"My daughter has just turned six. Some time over the next year or so, she will discover that her parents are weird. We're weird because we go to church" Thus Francis Spufford's opening sentence. It made me think back to the time when my daughters discovered that their parents were weird: they didn't go to church - except, of course, for the School Carol Service. Not to attend that would have been cruel.
As I read on and into Mr Spufford's splendid Trendy Vicar sermons ("Hey!" without irony) I continued to think of him as a parent - an emotionally exhausting one who always wants to choose the board game, and interpret the rules, and cheat.
In particular, he doesn't want to play any game selected by "Richard bloody Dawkins" (page 222). Here, I have some sympathy. I never finished The God Delusion finding it oddly random. And the question "Does God Exist?" doesn't really excite me.
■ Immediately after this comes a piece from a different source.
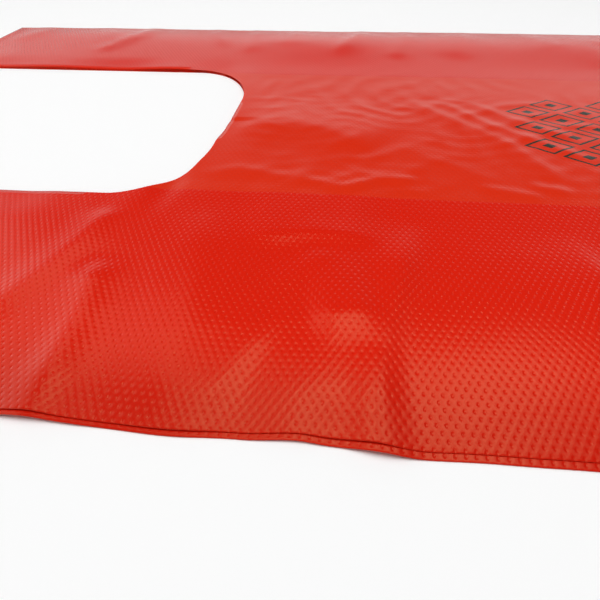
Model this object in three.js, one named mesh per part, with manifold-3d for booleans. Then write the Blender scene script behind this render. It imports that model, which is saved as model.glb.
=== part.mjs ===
// Flat t-shirt bag of gusseted tube film, lying on its back panel.
// Length along X with the handles at -X and the bottom seal at +X, width along Y, Z up.
// The origin is at the middle of the footprint, on the surface that the bag lies on.
import * as THREE from 'three';
import Module from 'manifold-3d';
import { mergeVertices } from 'three/addons/utils/BufferGeometryUtils.js';

// Driving dimensions of the bag, in millimetres.
const bagLength = 550;          // handle tops to bottom edge
const bagWidth = 300;           // laid flat, over the front panel's side folds
const gussetDepth = 90;         // side fold to the gusset's inner fold
const handleLength = 180;       // handle tops to the mouth's cut edge
const foldTrim = 4.5;           // the notch's cut trims this much off the gussets' inner folds
const neckAlong = 30;           // rounding where handle and mouth edges meet, along the bag
const neckAcross = 40;          // and across it
const backFoldReveal = 1.4;     // back panel's side fold showing past the front panel's
const bottomSealWidth = 8;      // welded band at the bottom, with its trim strip
const handleSealWidth = 6;      // welded band across each handle top

// The film is drawn thicker than life, with its layers a little apart.
const filmThickness = 0.4;
const layerGap = 0.4;
const weldSink = 0.1;           // a weld is pressed this much thinner than its layers
const weldSpill = 0.3;          // and it spreads this far past the side folds

// Slack of the top layers over the flat back panel.
const puffHeight = 0.9;         // the front panel bows up this much from its side folds
const waveHeight = 0.9;         // and long low waves cross it
const slackInset = 27;          // both die out over this distance from every edge

// Fineness of the drawn surface.
const stationSpacing = 27;
const panelSpacing = 25;
const leafSteps = 3;
const foldSteps = 3;

const pitch = filmThickness + layerGap;
const halfWidth = bagWidth / 2;
const halfLength = bagLength / 2;
const innerFoldY = halfWidth - gussetDepth;
const mouthX = -halfLength + handleLength;
const notchHalfWidth = innerFoldY + foldTrim;
const layerCount = 4;
const layerZ = (layer) => filmThickness / 2 + layer * pitch;

const wasm = await Module();
wasm.setup();

const smoothstep = (value) => {
  const t = Math.min(1, Math.max(0, value));
  return t * t * (3 - 2 * t);
};

// Rise of the slack front panel over its flat place: it bows up inside its folds and
// welds, with two sets of long low oblique waves on top.
function slack(x, y) {
  const fromFold = halfWidth - Math.abs(y);
  const fromWeld = halfLength - Math.abs(x);
  const fade = smoothstep(fromFold / slackInset) * smoothstep(fromWeld / slackInset);
  const wave = 0.5
    + 0.30 * Math.sin((x + 0.35 * y) / 23)
    + 0.20 * Math.sin((y - 0.15 * x) / 17 + 1.1);
  return fade * (puffHeight + waveHeight * wave);
}

// Height of a film layer's middle at a point: the back panel is flat, and each layer
// above it takes a larger share of the slack.
function heightOf(layer, x, y) {
  return layerZ(layer) + (layer / (layerCount - 1)) * slack(x, y);
}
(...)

I can leave it to the academics. For me, religious belief is more a moral than an ontological question. Spufford arrives at faith, "because it feels right" (p 68). To me, it feels wrong and that's how I arrive at unbelief. However tempting, one ought not believe. If a good God did exist, he (she, it - Spufford is Trendy on this point) would no longer wish us to believe in him; too many crimes have been committed in his name.
Spufford feels that God is willing to put up with the crimes committed in his name but, curiously, does also believe that God did once - and once only - feel the need to intervene in the slaughterhouse of history. Yes, Jesus.
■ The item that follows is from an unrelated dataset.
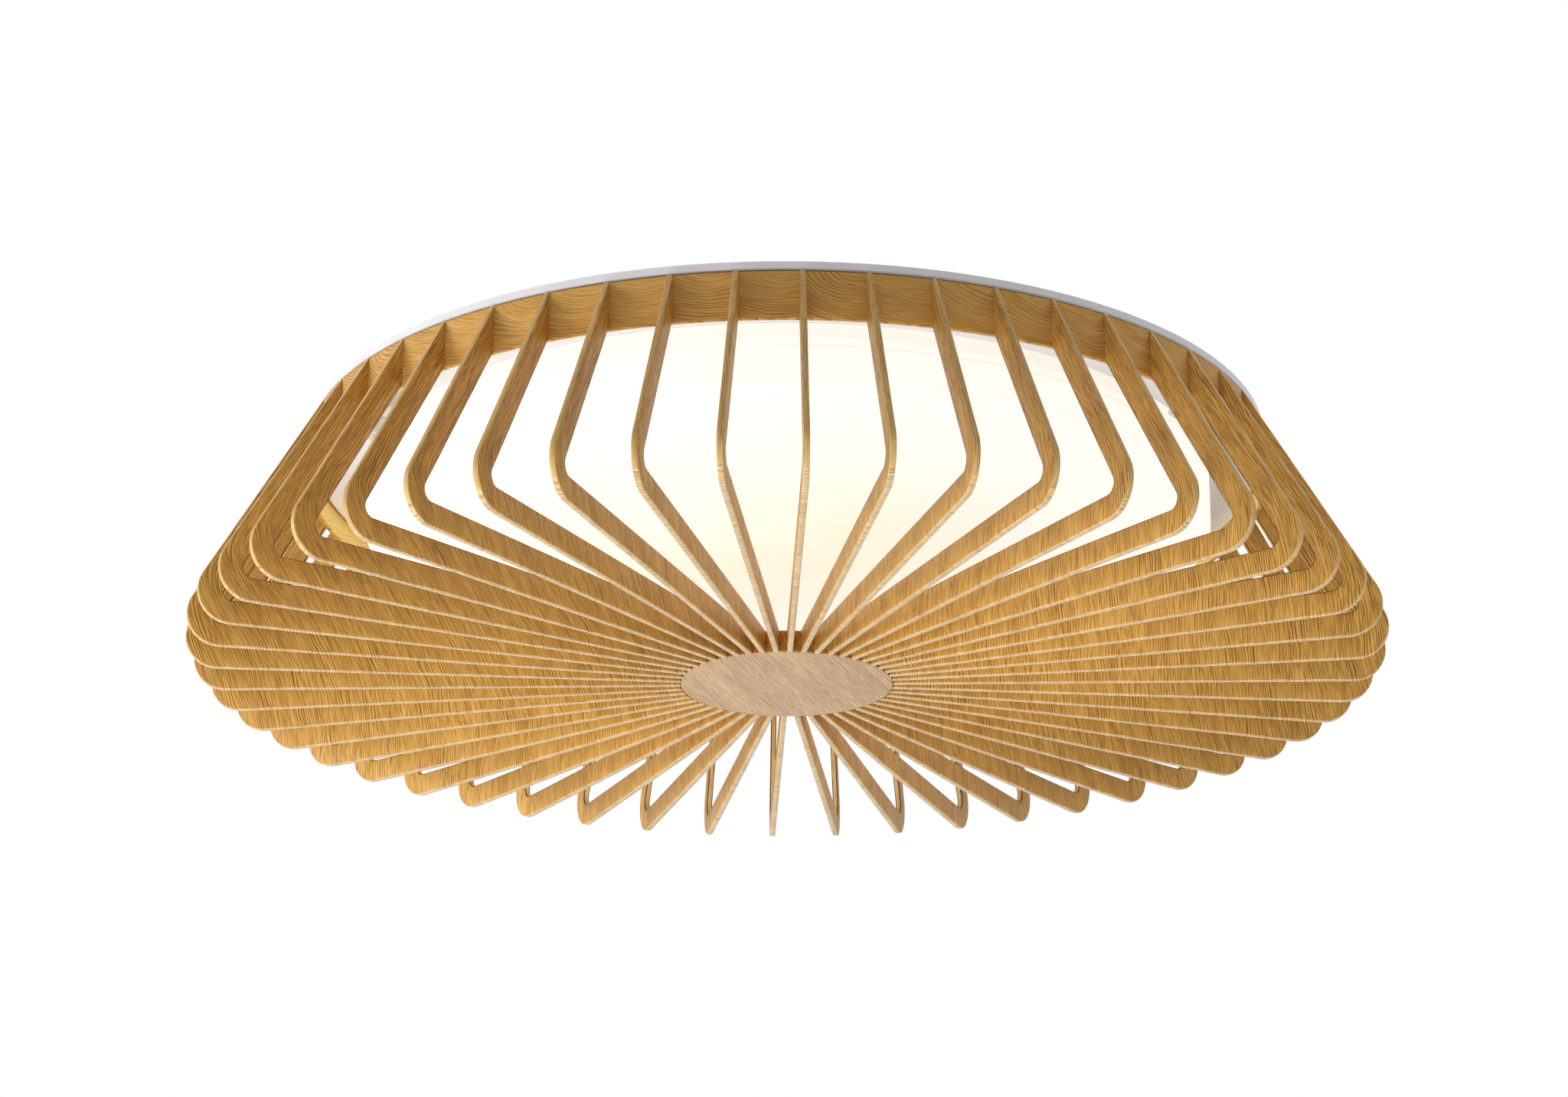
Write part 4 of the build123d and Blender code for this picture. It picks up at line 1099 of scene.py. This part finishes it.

At page 19 he says "I am a fairly orthodox Christian" letting us know that he's a bum on a Church of England pew every Sunday. But it is only later that we get the whole truth.
Freud remarks in a footnote that writers often hide their most emotionally charged ideas in footnotes. Turn to page 164 - 5 and read the long footnote there:
is the damn story true?... whether it actually happened. Well, I don't know. I think it did, miracles, resurrection and all. But I don't know. [However, one can't just] assume the untruth of the story's own contention that there is a maker of nature who, this once, was able to alter nature's normal operations
So Spufford is a Biblical Fundamentalist; he believes in the literal truth of Scripture, at the same time acknowledging that he can't prove it. (And also passing over bits of Scripture which don't appeal to him).
Before you allow him to change the board game, pause at this point to consider just one of the difficulties of this historical truth version of religious belief. It leaves all those unfortunate enough to have died before or been a long way away from "Judea, AD 33, teatime" (his quotation from Monty Python, page 160) out in the cold. No one came along to show them how to deal with their fundamental HPtFtU ( the Human Propensity to Fuck Things Up - the trendy vicar's substitute for "Sin").
Well, isn't that just a bit unloving? A bit careless? Did God wait until he was sufficiently pissed off by human behaviour to break his silence and intervene (in a rather odd way, it must be said) and just once .... You can continue the argument, I am sure. Whether Spufford would want to is another question.
He picks up the Problem of Evil and runs with it (pp 87 - 104), not unintelligently, then simply dumps it. It's hardly fair to criticise him for this since it's exactly what other writers do. Many years ago I read Professor John Hick's doorstop thick Evil and the God of Love , an academic work which also just runs away into the sand.
But in context it seems to me that in the end, Spufford just keeps changing board games, perhaps recklessly (a word he would regard as a compliment): he has a religious experience - feelings that there is after all something, that there is something bigger than him, that there are ground for hope, even that help is at hand - and that gets him into the C of E and onto Biblical Fundamentalism. It's all too rash.
Nonetheless, this is a better stab at doing theology than much of what I guess comes out of state-funded Theology departments, already dusty with such irrelevance that I am not the only one not to read it. There are some terrific things in this book and I am pleased to have read it. The modern life of Jesus, "Yeshua" which occupies chapter 5 is a brilliant piece of writing - the account of the Crucifixion is moving.
And on one point of theology, we probably agree:
What I do know is that, when I am lucky, when I have managed to pay attention ... (p 222)Paying attention is the natural piety of the soul (Malebranche). It may be helped when two or three are gathered together.
It does not require a State church and certainly not the one into which, back in 1947, I was baptized - my Godparents sent on their way with a little card headed "Take this child and nurse it for Me" and which reminds them:
1. To pray regularly for my Godchild.
2. To ask myself frequently: Does my Godchild know, or is he being taught, the promises which he made by me [my Bold] at his baptism, namely: (a) To renounce the devil and all his works, the vain pomp and glory of the world, with all covetous desires of the same, and the carnal desires of the flesh? ....
And on that subject, Mr Spufford, consider what you say at page 218, "You can't be a Christian and hold that the ends justify the means". Isn't that what infant baptism and faith schools are all about? Getting hold of the children before they can feel and think for themselves so that they are yours for life - even if for a decade or two they go astray?